Corbijn Sessions x Strage 03
The third and final themed evening about Anton Corbijn focuses on music videos. Fredrik Strage talks with director (and Kent collaborator) Adam Berg.
About the evening
As Kent’s longtime filmmaker, Adam Berg has meant as much to them as Corbijn has to Depeche Mode. This past winter, he mesmerized the audience at Dublin’s 3Arena with his stage projections. He has also directed videos for The Cardigans, Death in Vegas, A-ha, Groove Armada and Yvonne – as well as the dystopian action film Black Crab.

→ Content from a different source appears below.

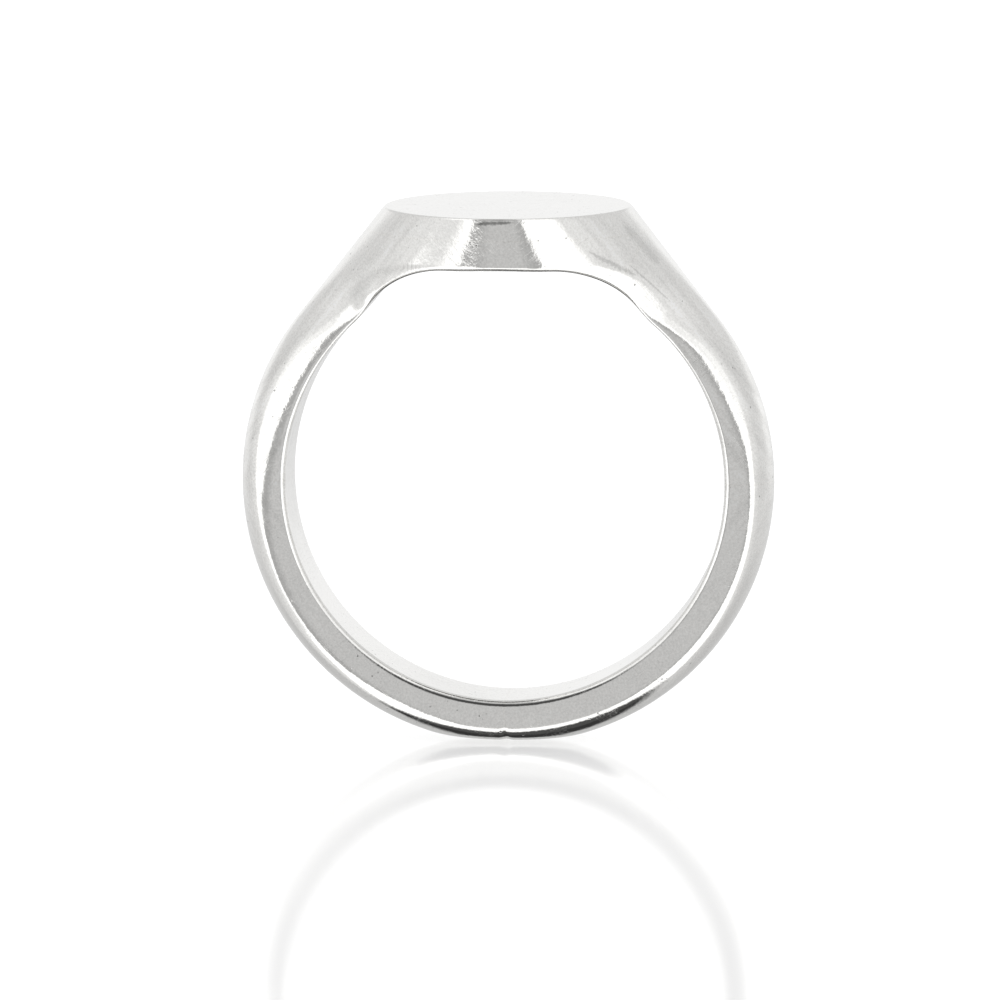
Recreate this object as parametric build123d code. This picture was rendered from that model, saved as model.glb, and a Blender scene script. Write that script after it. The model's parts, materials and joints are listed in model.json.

Now Adam Berg comes to Fotografiska to join music journalist Fredrik Strage in a conversation about Corbijn’s impact on music videos. Together they will share their favorite works from his production and discuss the state of the music video in 2025. Is it fading away as record label PR budgets shrink, or should we view every TikTok clip as a kind of music video?
Background
Anton Corbijn was already an established rock photographer when, in 1983, he directed the video for German new wave band Palais Schaumburg’s track Hockey. He went on to create videos for artists such as Echo & The Bunnymen, Propaganda, and David Sylvian. With a distinctive and daring visual style, he transformed the music video from commercial into art form. He paved the way for directors like Chris Cunningham, Stéphane Sednaoui, Michel Gondry, Jonas Åkerlund, and Johan Renck. Anyone who watched MTV in the 1990s remembers Dave Gahan wandering the Alps with a crown and deck chair in Depeche Mode’s Enjoy the Silence, U2’s cross-dressing in One, or the anorexic Santa being crucified in Nirvana’s Heart-Shaped Box.